Rather than give up, I called Samuel. A live video feed on my laptop filled my screen. Sure, it was against the rules to share information, but if it got the job done, I’d break more than a few rules. I’d go for kneecaps. It wouldn’t be the first time Samuel had helped me pick through a case. He’d seen worse. Even if he had virgin eyes, I’d have scarred him willingly. A few bad dreams were worth saving a life. The moment he answered, I went straight to it. Time wasn’t a luxury I had. And just as he did, every other time I consulted with him, he pulled out a pad and pen to take notes while I showed him every scrap of paper in the file. I didn’t hold anything back. From the lack of surprise and questions, he knew about the unmentionable Lycan. I was thankful there wasn’t a need to keep Pack’s secret a secret from him. It would have limited our conversation and the ability to find what I couldn’t see or think of.
I wondered for a moment while Samuel took notes.
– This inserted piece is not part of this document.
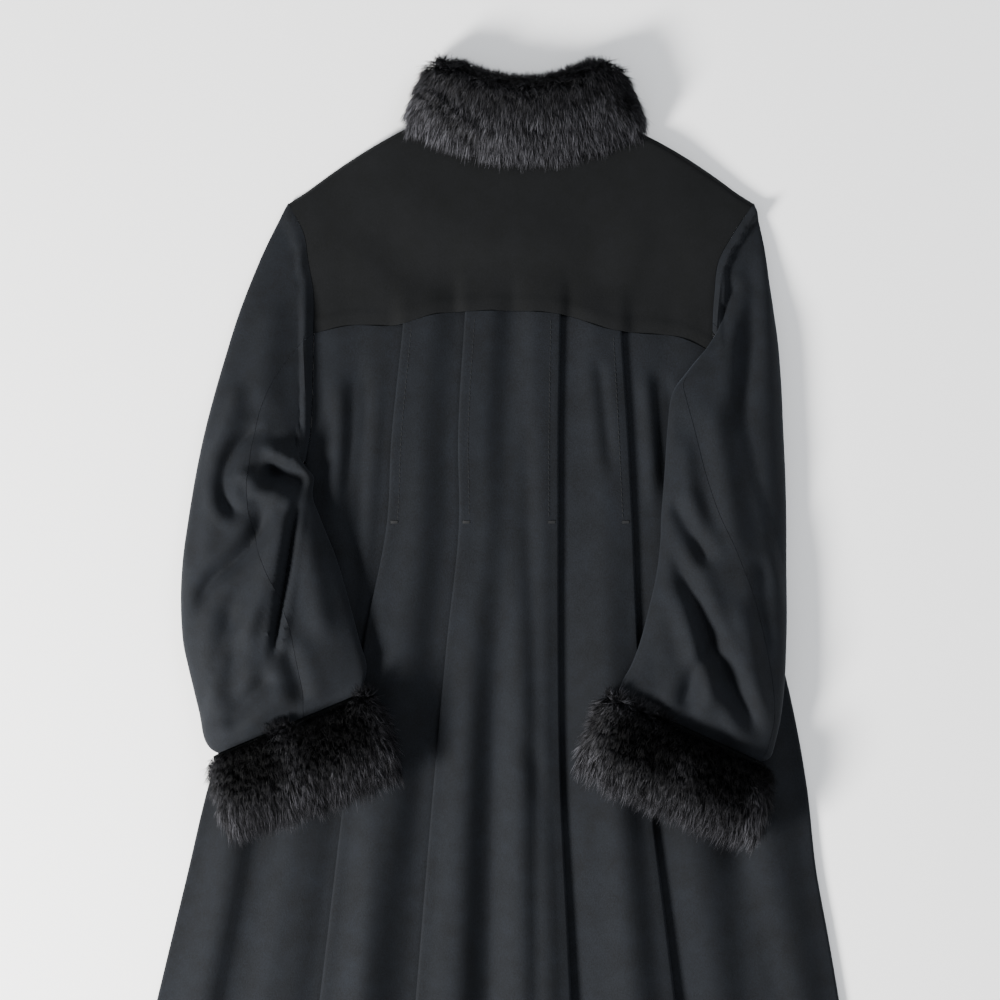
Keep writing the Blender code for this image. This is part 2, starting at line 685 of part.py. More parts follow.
def read_map(heights, across, down):
    column = np.clip((across - MAP_ACROSS[0]) / MAP_CELL, 0, heights.shape[1] - 1.001)
    row = np.clip((down - MAP_DOWN[0]) / MAP_CELL, 0, heights.shape[0] - 1.001)
    c, r = column.astype(int), row.astype(int)
    s, t = column - c, row - r
    upper = heights[r, c] * (1 - s) + heights[r, c + 1] * s
    lower = heights[r + 1, c] * (1 - s) + heights[r + 1, c + 1] * s
    return upper * (1 - t) + lower * t


def path_distance(across, down, path):
    """Distance from plan points to a path of straight stretches."""
    nearest = np.full(np.shape(across), np.inf)
    for (x0, y0), (x1, y1) in zip(path[:-1], path[1:]):
        run, rise = x1 - x0, y1 - y0
        t = np.clip(((across - x0) * run + (down - y0) * rise) / (run * run + rise * rise), 0, 1)
        nearest = np.minimum(nearest, np.hypot(across - x0 - t * run, down - y0 - t * rise))
    return nearest


RING_POINTS = 24
BACK_SEAM_COLUMN = 0
FORE_SEAM_COLUMN = 13
RING_ROWS = {"left": (0, 0.5, 1, 1.5, 2, 3, 4, 5, 6, 7, 8, 9, 10, 11, 12, 13, 14, 15, 16)}
RING_ROWS["right"] = (0, 0.5, 1, 1.5, 2, 2.5, 3, 4, 5, 6, 7, 8, 9, 10, 11, 12, 13, 14, 15, 16, 17)


def sleeve_ring(side, row, near, wide):
    """Middle points of one sleeve section, all the way round from the back seam."""
    stations = SLEEVE[side]
    keys = np.arange(len(stations["crown"]), dtype=float)
    at = {name: float(through(keys, stations[name], row)) for name in stations}
    start = math.acos(1 - 2 * at["seam"])
    angles = start + np.arange(RING_POINTS) * 2 * math.pi / RING_POINTS
    share = (1 - np.cos(angles)) / 2
    on_top = np.sin(angles) > 0
    outer = np.array([at["outer_across"], at["outer_down"]])
    inner = np.array([at["inner_across"], at["inner_down"]])
    plan = outer + (inner - outer) * share[:, None]
    width = np.linalg.norm(inner - outer)
    armhole_down = TIP_DOWN + (UNDERARM_DOWN[side] - TIP_DOWN) * share
    armhole = edge_points(side, armhole_down) + seam_crossing(side, armhole_down)[:, :2] * ARMHOLE_GAP
    first_outer = np.array([stations["outer_across"][0], stations["outer_down"][0]])
    first_inner = np.array([stations["inner_across"][0], stations["inner_down"][0]])
    chord = first_outer + (first_inner - first_outer) * share[:, None]
    plan = plan + (armhole - chord) * float(1 - between(0, 4, row))
    from_end = np.minimum(share, 1 - share) * width
    if row == 0:
        upper = back_level(armhole[:, 0], armhole[:, 1])
        lower = front_level(armhole[:, 0], armhole[:, 1])
        drop = roll_drop(from_end, (upper - lower) / 2)
        return np.column_stack([armhole, np.where(on_top, upper - drop, lower + drop)])
    settled = float(between(2.5, 5, row))
    across, down = plan[:, 0], plan[:, 1]
    under = read_map(near, across, down) * (1 - settled) + read_map(wide, across, down) * settled
    base = np.where(under > 0.5, under + LAYER_GAP, 0) + WALL / 2 + at["lift"]
    corner = min(5.0, at["crown"] / 2)
    lower = base + roll_drop(from_end, corner)
    fullness = np.abs(np.sin(angles)) ** 0.7
    fold = np.zeros(RING_POINTS)
    for _, path, half_width, depth in CREASES[side]:
        fold += depth * np.exp(-((path_distance(across, down, path) / half_width) ** 2))
    level_base = base + 0.5 * fullness * (base.mean() - base)
    upper = level_base + corner + (at["crown"] - corner) * fullness + fold * fullness**2 * float(between(0, 2, row))
    upper = np.maximum(upper, lower + 1.2 * WALL * fullness)
    return np.column_stack([plan, np.where(on_top, upper, lower)])


def build_sleeve(side, near, wide):
    """Outer and under sleeve, cut from one flattened tube along the back seam and the fore seam."""
    rings = np.array([sleeve_ring(side, row, near, wide) for row in RING_ROWS[side]])
    normals = surface_normals(rings, True)
    inwards = rings.mean(axis=1, keepdims=True) - rings
    facing = np.sign(np.sum(normals * inwards, axis=-1).mean())
    normals = -normals * facing
    share = (rings[0, :, 1] - TIP_DOWN) / (UNDERARM_DOWN[side] - TIP_DOWN)
    armhole_down = TIP_DOWN + (UNDERARM_DOWN[side] - TIP_DOWN) * np.clip(share, 0, 1)
    normals[0] = square(normals[0], seam_crossing(side, armhole_down))
    end_run = unit(rings[-1].mean(axis=0) - rings[-2].mean(axis=0))
    normals[-1] = square(normals[-1], (end_run[0], end_run[1], 0))
    near_head = 1 - between(1.0, 4.0, np.array(RING_ROWS[side]))
    half_gap = (SLEEVE_SEAM_GAP / 2 + HEAD_SEAM_EASE * near_head)[:, None]
    halves = (("outer", FORE_SEAM_COLUMN, RING_POINTS), ("under", BACK_SEAM_COLUMN, FORE_SEAM_COLUMN))
    for label, first, last in halves:
        columns = np.arange(first, last + 1) % RING_POINTS
        middle = rings[:, columns].copy()
        middle[:, 0] += unit(middle[:, 1] - middle[:, 0]) * half_gap
        middle[:, -1] += unit(middle[:, -2] - middle[:, -1]) * half_gap
        cloth(f"sleeve_{side}_{label}", middle, normals[:, columns])
    return rings, normals


def build_cuff(side, sleeve_rings, sleeve_normals, wide):
    """A fur band sewn to the sleeve's end: a flattened loop inside, and the reach of the pile outside."""
    stations = CUFF[side]
    angles = math.acos(1 - 2 * SLEEVE[side]["seam"][-1]) + np.arange(RING_POINTS) * 2 * math.pi / RING_POINTS
    share = (1 - np.cos(angles)) / 2
    on_top = np.sin(angles) > 0
    end_run = unit((sleeve_rings[-1] - sleeve_rings[-2]).mean(axis=0) * (1, 1, 0))
    first_inner = sleeve_rings[-1] - sleeve_normals[-1] * WALL / 2 + end_run * SEAM
    ox, od, ix, idn = CUFF_OPENING[side]
    last_plan = np.array([ox, od]) + (np.array([ix, idn]) - np.array([ox, od])) * share[:, None]
    count = len(stations["height"])
    outer_rows, inner_rows = [], []
    for row in range(count):
        outer = np.array([stations["outer_across"][row], stations["outer_down"][row]])
        inner = np.array([stations["inner_across"][row], stations["inner_down"][row]])
        plan = outer + (inner - outer) * share[:, None]
        end_share = row / (count - 1)
        plan[:, 1] += CUFF_BULGE * end_share**2 * np.sin(math.pi * share)
        width = np.linalg.norm(inner - outer)
        base = read_map(wide, plan[:, 0], plan[:, 1]) + LAYER_GAP
        from_end = np.minimum(share, 1 - share) * width
        tip_lift = CUFF_TIP_LIFT[0] if row == 0 else (CUFF_TIP_LIFT[1] if row == count - 1 else 0.0)
        lower = base + tip_lift + roll_drop(from_end, CUFF_ROUND)
        fullness = np.abs(np.sin(angles)) ** CUFF_SQUARENESS
        steady = base + CUFF_STEADY * fullness * (base.mean() - base)
        crown = stations["height"][row] - CUFF_ROUND - tip_lift
        upper = steady + tip_lift + CUFF_ROUND + crown * fullness
        outer_rows.append(np.column_stack([plan, np.where(on_top, upper, lower)]))
        inner_plan = first_inner[:, :2] * (1 - end_share) + last_plan * end_share
        loop_base = read_map(wide, inner_plan[:, 0], inner_plan[:, 1]) + LAYER_GAP + PILE_UNDER + WALL
        loop_base = loop_base.mean() + (1 - CUFF_STEADY) * (loop_base - loop_base.mean())
        opened = np.sign(np.sin(angles)) * np.minimum(1, np.abs(np.sin(angles)) * 3)
        loop = loop_base + CUFF_LOOP_HALF * (1 + opened)
        loop_level = loop * end_share + first_inner[:, 2] * (1 - end_share)
        inner_rows.append(np.column_stack([inner_plan, loop_level]))
    solid(f"cuff_{side}", np.array(outer_rows), np.array(inner_rows), True, FUR_BLACK, FUR_ROUGHNESS)


COLLAR_EAR_ANGLES = np.radians([30, 60, 90, 120, 150])
COLLAR_SLIT = 2.0
COLLAR_TOP_DOWN = 82.0
COLLAR_EAR_RISE = 16.0
COLLAR_FRONT_HEIGHT = 58.0
COLLAR_OVERHANG_UNDER = 8.0
COLLAR_TIP = 9.0
COLLAR_TIP_UNDER = 3.0
COLLAR_EAR_GAP = 1.6
COLLAR_CLEARANCE = 2.7

# The pile's outline: shares of the band's height and of the pile down its face, then of the overhang past the seam
COLLAR_FACE = ((0.05, 0.96), (0.35, 1.0), (0.7, 1.0))
COLLAR_SKIRT = ((0.3, 0.85), (0.8, 0.55))


def collar_path():
    """Rows of the collar round the neck: across, down of its lower edge, height, turn outwards, band height."""
    rows = []
    back_inner = NECK_BACK_LEVEL - WALL / 2
    front_inner = NECK_FRONT_LEVEL + WALL / 2
    middle_height = (back_inner + front_inner) / 2
    radius = (back_inner - front_inner) / 2
    side_height = NECK_POINT_DOWN - (COLLAR_TOP_DOWN - COLLAR_EAR_RISE)

    def front_rows(cells):
        for across in cells:
            u = abs(across - NECK_ACROSS) / NECK_HALF
            band = COLLAR_FRONT_HEIGHT + (side_height - COLLAR_FRONT_HEIGHT) * u
            rows.append((across, front_neck(across), front_inner, math.pi, band))

    def ear_rows(side, angles):
        across = NECK_ACROSS + OUTWARD[side] * NECK_HALF
        for angle in angles:
            outwards = across + OUTWARD[side] * radius * math.sin(angle)
            height = middle_height + radius * math.cos(angle)
            rows.append((outwards, back_neck(across), height, OUTWARD[side] * angle, side_height))

    middle_cell = NECK_CELLS // 2
    left_front = neck_samples(0, middle_cell)[::-1].copy()
    left_front[0] -= COLLAR_SLIT
    front_rows(left_front)
    ear_rows("left", COLLAR_EAR_ANGLES[::-1])
    for across in neck_samples(0, NECK_CELLS):
        u = (across - NECK_ACROSS) / NECK_HALF
        top_down = COLLAR_TOP_DOWN - COLLAR_EAR_RISE * min(1.0, (u / 0.8) ** 2)
        rows.append((across, back_neck(across), back_inner, 0.0, back_neck(across) - top_down))
    ear_rows("right", COLLAR_EAR_ANGLES)
    right_front = neck_samples(middle_cell, NECK_CELLS)[::-1].copy()
    right_front[-1] += COLLAR_SLIT
    front_rows(right_front)
    return rows


def build_collar():
    """A stand collar: its lining side follows the neck, and its pile stands out over the neck seam."""
    loops = []
    low_across, high_across = NECK_ACROSS - NECK_HALF, NECK_ACROSS + NECK_HALF
    for across, down, height, turn, band in collar_path():
        facing_up = math.cos(turn)
        pile = PILE_SIDE + (PILE_TOP - PILE_SIDE) * max(facing_up, 0)
        pile += (PILE_UNDER - PILE_SIDE) * max(-facing_up, 0)
        overhang = COLLAR_OVERHANG * float(between(0.88, 1, facing_up))
        overhang += COLLAR_OVERHANG_UNDER * float(between(0.88, 1, -facing_up))
        tip = COLLAR_TIP if facing_up > -0.5 else COLLAR_TIP_UNDER
        gap = neck_gap(back_neck if facing_up > 0 else front_neck, min(max(across, low_across), high_across))
        gap = gap if abs(facing_up) > 0.9 else COLLAR_EAR_GAP
        profile = [(-0.7 * tip, 0.3 * pile), (-tip, 0.68 * pile)]
        for from_top, outwards in COLLAR_FACE:
            profile.append((from_top * band, outwards * pile))
        for beyond, outwards in COLLAR_SKIRT:
            profile.append((band - gap + beyond * overhang, outwards * pile))
        profile.append((band - gap + overhang, COLLAR_CLEARANCE + 0.1 * pile))
        profile.append((band - gap, COLLAR_CLEARANCE))
        line = []
        for from_top, outwards in profile:
            line.append(collar_point(across, down, height, turn, band, from_top, outwards))
        for share in (1.0, 0.66, 0.33, 0.0):
            line.append(collar_point(across, down, height, turn, band, share * (band - gap), 0.0))
        loops.append(line)
    swept("collar", np.array(loops), FUR_BLACK, FUR_ROUGHNESS)


def collar_point(across, down, height, turn, band, from_top, outwards):
    narrowing = 1 - COLLAR_TAPER * min(1.0, max(0.0, (band - from_top) / band))
    place = NECK_ACROSS + (across - NECK_ACROSS + outwards * math.sin(turn)) * narrowing
    return (place, down - band + from_top, height + outwards * math.cos(turn))


def clear_scene():
    for obj in list(bpy.data.objects):
        bpy.data.objects.remove(obj, do_unlink=True)


clear_scene()
yoke_middle, yoke_normals = build_yoke()
skirt_middle, skirt_normals = build_skirt()
for front_side in ("left", "right"):
    build_front(front_side)
laid_back = top_of([(yoke_middle, yoke_normals), (skirt_middle, skirt_normals)])
near_map = spread(laid_back, 8.0)
wide_map = spread(laid_back, 20.0)
for sleeve_side in ("left", "right"):
    tube, tube_normals = build_sleeve(sleeve_side, near_map, wide_map)
    build_cuff(sleeve_side, tube, tube_normals, wide_map)
build_collar()
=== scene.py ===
import math

import bmesh
import bpy
import numpy as np
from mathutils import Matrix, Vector
from mathutils.bvhtree import BVHTree


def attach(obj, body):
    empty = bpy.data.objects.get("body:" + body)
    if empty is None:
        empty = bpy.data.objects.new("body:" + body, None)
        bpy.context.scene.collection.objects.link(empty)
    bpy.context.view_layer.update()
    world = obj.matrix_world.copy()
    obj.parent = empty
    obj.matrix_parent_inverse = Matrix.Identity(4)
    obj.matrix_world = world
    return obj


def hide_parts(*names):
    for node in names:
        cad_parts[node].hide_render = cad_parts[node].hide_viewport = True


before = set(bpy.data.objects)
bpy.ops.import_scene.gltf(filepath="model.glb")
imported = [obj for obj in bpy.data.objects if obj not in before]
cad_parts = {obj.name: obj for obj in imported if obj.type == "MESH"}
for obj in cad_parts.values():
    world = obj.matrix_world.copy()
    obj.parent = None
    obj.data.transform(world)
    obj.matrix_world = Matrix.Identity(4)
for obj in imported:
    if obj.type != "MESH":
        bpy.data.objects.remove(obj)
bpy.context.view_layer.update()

# Fronts
# Two panels of wool melton, cut with the armholes and half the neckline each. They lie under the back, the left
# one lapped 100 mm over the right one at the centre front, and are rolled into the side seams.

# Plan sizes are millimetres on the laying table: across runs right, down runs from the head line to the hem
MM = 0.001
MIDDLE_ACROSS = -15.0
MIDDLE_DOWN = 684.0
WALL = 2.0
SEAM = 0.3
LAP = 2.3
# Where the lap climbs to the neck, it is lifted by up to a quarter of this more
LAP_CLIMB = 5.0
FRONT_LEVEL = WALL / 2
BACK_LEVEL = 6.0
NECK_FRONT_LEVEL = 9.0
NECK_BACK_LEVEL = 14.0
PAD_RISE = 5.0
PAD_RADIUS = 58.0
PAD_ACROSS = (-172.0, 208.0)
PAD_DOWN = 222.0
NECK_ACROSS = 25.0
NECK_HALF = 103.5
BACK_NECK_DOWN = 150.0
FRONT_NECK_DOWN = 205.0
NECK_POINT_DOWN = 123.0
NECK_TILT = 3.0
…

If he didn’t know, would I have risked his life with the knowledge of Pack to save more lives? It was Samuel, the closest friend I’ve ever had. He was like family to me, and the only family I had left. If I were being honest, I’d have watched more die before I willingly served him up on a silver platter. But from his nods and murmurs, I wasn’t telling him anything he didn’t already know.
Showing Samuel each page didn’t stir so much as a flinch in me. The photos and reports didn’t bother me as much anymore. I had gone through the files enough times that the blood didn’t look as brilliant. The bodies were just bodies. They weren’t people. They were nothing more than a book read too many times. It didn’t carry the same weight as the first few glances and would never be as bad as seeing it all firsthand. Samuel didn’t recoil a single time. It made me sad for him to know he had seen so much over his lifetimes that horror like this didn’t faze him.
“What’s going on, Ailis?” Samuel stopped the show. “Something, not just this, is bothering you. Spit it out. I can’t focus on your crime scene when I’m worried about you. You’re off—and don’t tell me it’s these crimes.”
I groaned. “I think you already know. It’s Miguel. It’s always Miguel.”